What is included in a workplace strategy?

How work actually happens, where culture and space are aligned or out of sync, the hybrid reality, environmental and technology friction, and a clear read on decision readiness. Anything less is a partial picture.

How is workplace strategy different from workplace design?

Strategy shapes the question. Design shapes the answer. Strategy sits before the brief. Design begins with one. Both are necessary; neither is the other.

When should a company develop a workplace strategy?

Before the direction hardens. That usually means three to six months before a lease event, fitout decision or major policy reset. After that point, strategy can still narrow scope and stage commitments, but it can rarely change the direction.

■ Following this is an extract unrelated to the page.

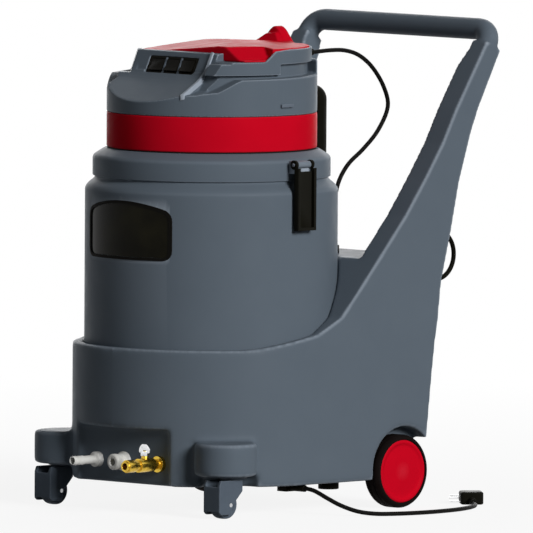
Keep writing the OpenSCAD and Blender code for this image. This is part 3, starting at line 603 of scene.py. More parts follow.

How do you develop a workplace strategy?

A workplace strategy starts by naming the decision in view, then testing the assumptions behind it. That means gathering evidence on how people actually work, where culture and space align, where hybrid and technology friction sit, and what needs to change before the organisation commits to a lease, fitout, redesign or policy shift. The work should happen before the brief feels urgent, not after.

Who should own workplace strategy?

The sponsor is usually a CEO, COO or CFO. The work itself should pull CRE, HR, IT, facilities and (when scoped) design partners into the same evidence base. It is not owned by a single function.

Why does workplace strategy matter for hybrid work?

Because hybrid is the area where the gap between stated policy and lived behaviour is widest. Without an evidence-led read, organisations make hybrid decisions based on what leadership wants to be true, then spend eighteen months managing the consequences when behaviour does not follow.

A final thought for sponsors

If you are about to commission, approve or sign off a major workplace decision in 2026, the question is not whether your project includes strategy work.

It almost certainly does.

The question is whether that work is happening early enough to influence the direction, or just late enough to defend it.